Here is a look at what we know about each of the suspects — with the caveat that we don't yet know much.
HAYAT BOUMEDDIENE
Boumeddiene, 26, is said to have been married to alleged attacker Amedy Coulibaly in a religious ceremony that is not recognized by French law.
She was reportedly born into a large family in the Paris suburb of Villiers-sur-Marne. Agence France-Presse says her mother "died when she was six and Boumeddiene was put into foster care with her young siblings because her father, a delivery man, was unable to take care of them," AFP says.
Boumeddiene reportedly met Coulibaly while she was working as a cashier "and waited four years for him to come out of prison following his conviction for armed robbery," according to The Telegraph.
The newspaper Le Parisien says she lost her cashier job because she insisted on wearing the top-to-toe Islamic wear known as a niqab.
Boumeddiene and Coulibaly were "married" in July 2009 and lived together in Bagneux, in south Paris.

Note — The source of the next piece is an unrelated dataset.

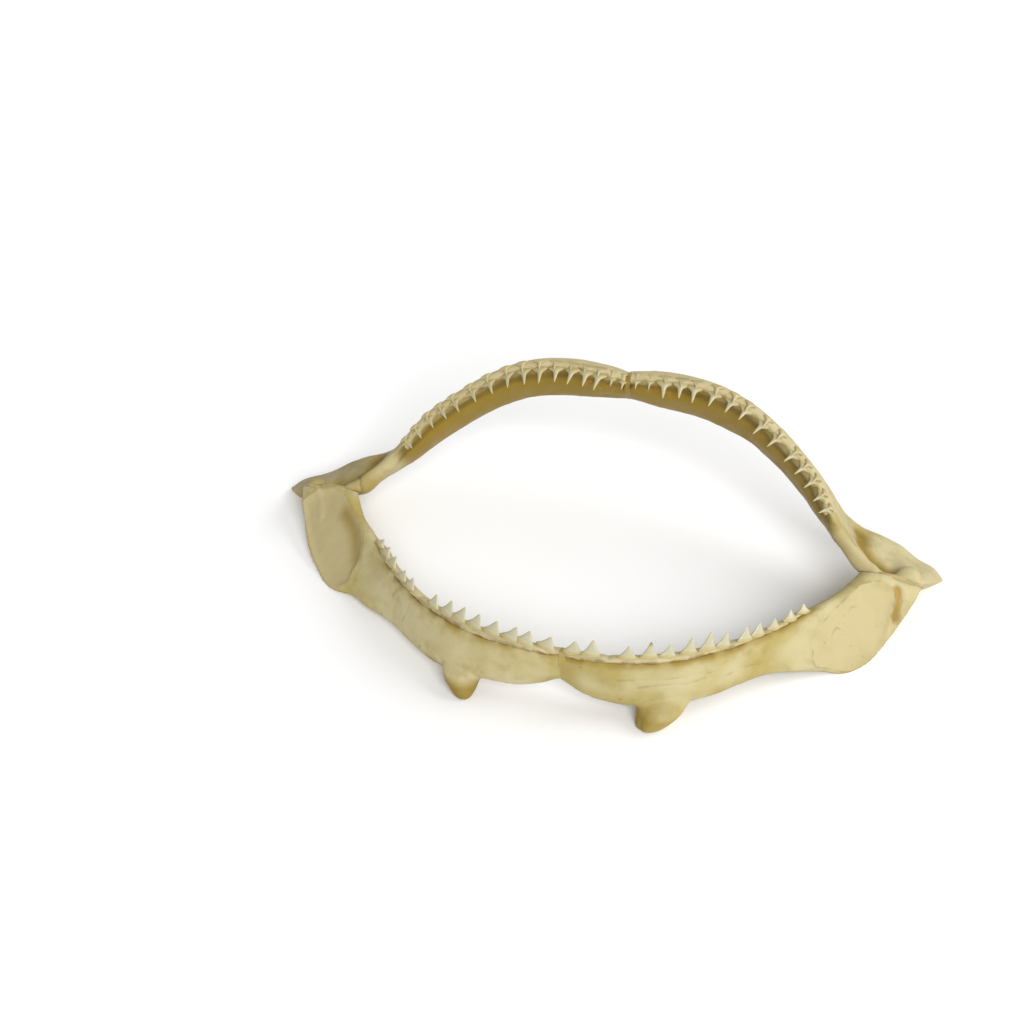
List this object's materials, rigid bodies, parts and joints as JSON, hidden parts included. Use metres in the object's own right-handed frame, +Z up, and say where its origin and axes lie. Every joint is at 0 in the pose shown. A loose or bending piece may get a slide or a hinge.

Le Parisien reports that Boumeddiene was in regular phone contact with the wife of Cherif Kouachi, one of the two men who allegedly attacked the offices of the French satirical magazine Charlie Hebdo on Wednesday, killing 12 people, including journalists and the publication's outspoken editor.

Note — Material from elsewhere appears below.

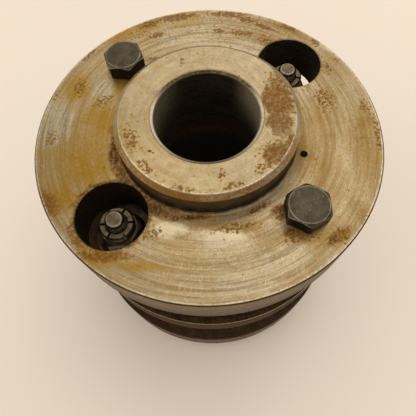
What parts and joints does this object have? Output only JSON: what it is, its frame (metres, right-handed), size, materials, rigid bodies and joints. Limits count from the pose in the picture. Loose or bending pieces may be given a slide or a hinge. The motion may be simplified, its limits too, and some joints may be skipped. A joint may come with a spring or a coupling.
{
  "type": "disc coupling",
  "caption": "Double-flexing disc shaft coupling: two flanged hubs joined through laminated spring-steel packs to a floating centre plate.",
  "frame": {"origin": "on the shaft axis, at the end face of the lower hub's boss", "axes": "+Z along the shaft axis, towards the upper hub; the studs are in the plane at 45 degrees between +X and +Y, the hub bolts at 135 degrees"},
  "size_m": [0.1142, 0.1142, 0.1164],
  "materials": {
    "turned_steel": "turned, worn and oil-stained, with rust spots",
    "rusted_steel": "machined, with a brown rust film",
    "spring_steel": "thin rolled sheet, dull",
    "washer_steel": "dark, lightly rusted",
    "nut_steel": "dull plated, worn",
    "black_bolt_steel": "black oxide, worn at the corners"
  },
  "bodies": {
    "lower_hub_group": {"lower_hub": "turned_steel", "lower_hub_bolts": "black_bolt_steel", "lower_flange_washers": "washer_steel", "lower_nut_washers": "washer_steel", "lower_hub_nuts": "nut_steel"},
    "lower_disc_pack": {"lower_lamination_1": "spring_steel", "lower_lamination_2": "spring_steel", "lower_lamination_3": "spring_steel", "lower_lamination_4": "spring_steel", "lower_lamination_5": "spring_steel", "lower_lamination_6": "spring_steel", "lower_pack_eyelets": "spring_steel"},
    "centre_group": {"centre_plate": "rusted_steel", "plate_studs": "nut_steel", "lower_stud_nuts": "nut_steel", "lower_stud_washers": "washer_steel", "lower_sleeve_washers": "washer_steel", "lower_spacer_sleeves": "washer_steel", "upper_stud_nuts": "nut_steel", "upper_stud_washers": "washer_steel", "upper_sleeve_washers": "washer_steel", "upper_spacer_sleeves": "washer_steel"},
    "upper_disc_pack": {"upper_lamination_1": "spring_steel", "upper_lamination_2": "spring_steel", "upper_lamination_3": "spring_steel", "upper_lamination_4": "spring_steel", "upper_lamination_5": "spring_steel", "upper_lamination_6": "spring_steel", "upper_pack_eyelets": "spring_steel"},
    "upper_hub_group": {"upper_hub": "turned_steel", "upper_hub_bolts": "black_bolt_steel", "upper_flange_washers": "washer_steel", "upper_nut_washers": "washer_steel", "upper_hub_nuts": "nut_steel"}
  },
  "joints": [
    {"name": "lower_pack_bend_at_hub", "type": "hinge", "parent": "lower_hub_group", "child": "lower_disc_pack", "pos_m": [0, 0, 0.02928], "axis": [-0.7071, 0.7071, 0], "range_deg": [-0.5, 0.5], "stiffness_Nm_per_rad": 60},
    {"name": "lower_pack_bend_at_plate", "type": "hinge", "parent": "lower_disc_pack", "child": "centre_group", "pos_m": [0, 0, 0.02928], "axis": [0.7071, 0.7071, 0], "range_deg": [-0.5, 0.5], "stiffness_Nm_per_rad": 60},
    {"name": "upper_pack_bend_at_plate", "type": "hinge", "parent": "centre_group", "child": "upper_disc_pack", "pos_m": [0, 0, 0.08712], "axis": [0.7071, 0.7071, 0], "range_deg": [-0.5, 0.5], "stiffness_Nm_per_rad": 60},
    {"name": "upper_pack_bend_at_hub", "type": "hinge", "parent": "upper_disc_pack", "child": "upper_hub_group", "pos_m": [0, 0, 0.08712], "axis": [-0.7071, 0.7071, 0], "range_deg": [-0.5, 0.5], "stiffness_Nm_per_rad": 60}
  ]
}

The Telegraph quotes Le Parisien as saying:
"Analysis of their phone records showed the two women had spoken more than 500 times in 2014, highlighting how well the two sets of attackers knew each other.
"Francois Molins, the Paris prosecutor, said the phone records proved 'constant and sustained' contact between the two."
Le Monde has published photographs it says show Boumeddiene and Coulibaly in poses holding weapons. Boumeddiene is shown in niqab. However, the Telegraph has run a fuzzy photo it says is of the couple on a beach. In it, Coulibaly is bare-chested and Boumeddiene is wearing a string bikini top.
A mug shot of Boumeddiene dates from 2010, when police questioned her in connection with a plot to break an Algerian jihadi out of prison. NPR's Dina Temple-Raston reports that Boumeddiene, Coulibaly and the Kouachi brothers were all linked to the plot.
Bouddiene's whereabouts are unknown. Some reports now suggests that she might have left France days before the attack.
AMEDY COULIBALY
Coulibaly, 32, the partner of Boumeddiene, was killed by police on Friday during the siege of a Jewish kosher supermarket in Paris. Four hostages were also killed.
Coulibaly was "born in 1982 in the Paris suburb of Juvisy-sur-Orge, the only boy in a Senegalese family including nine daughters, according to French media, citing police reports," The Washington Post writes.
AFP says he was a "longtime criminal who apparently became a radical Muslim during one of his frequent stints in prison."
The Post adds:
"He had been under the eye of French authorities for years — although former president Nicolas Sarkozy's security advisers apparently failed to detect any ties to Islamic militants ahead of the likely 2009 meeting with the president. The Parisien newspaper wrote at the time that Coulibaly had been selected to meet the French leader at the Elysee Palace as part of an effort to promote youth employment."
"In and out of prison since 2001, Coulibaly is believed to have converted to radical Islam while serving time for armed robbery in 2005. Prison is where he met Cherif Kouachi, a senior French police official said. The two men became devoted followers of Djamel Beghal, a French Algerian man with ties to al-Qaeda who was convicted in 2001 of plotting to blow up the U.S. Embassy in Paris."
Before he was killed by police on Friday, Coulibaly reportedly told France's BFM-TV that he had coordinated his hostage-taking with the Kouachi brothers, who are believed to be behind the Charlie Hebdo attack.
One witness to the supermarket attack was quoted by The New York Times as saying Coulibaly "introduced himself as a Muslim from Mali who belonged to the Islamic State."
CHERIF AND SAID KOUACHI
The brothers, of Algerian extraction, are now dead. They are said to have carried out the deadly attack on the offices of the satirical magazine Charlie Hebdo.
Reuters says the two had been on surveillance and "no fly" lists for many years.
The brothers were killed after escaping their attack on the magazine and leading police on a two-day manhunt that ended at a printing works outside Paris on Friday.
Before he died, however, Cherif reportedly told French television in an interview that he had received financing for his operation from Anwar al-Awlaki, a radical, al-Qaida-linked preacher who was killed in a U.S. drone strike in 2011.
"I was sent, me, Cherif Kouachi, by Al Qaeda of Yemen. I went over there and it was Anwar al-Awlaki who financed me," he told BFM-TV by telephone, according to a recording aired by the channel after the siege was over, Reuters reports.
A senior Yemeni intelligence source tells Reuters that Kouachi's brother, Said, also met al-Awlaki during a stay in Yemen in 2011.
The prosecutor Molins says Cherif's wife was in "sustained" telephone contact with Boumeddiene. Cherif's wife is being questioned by French police, Reuters says.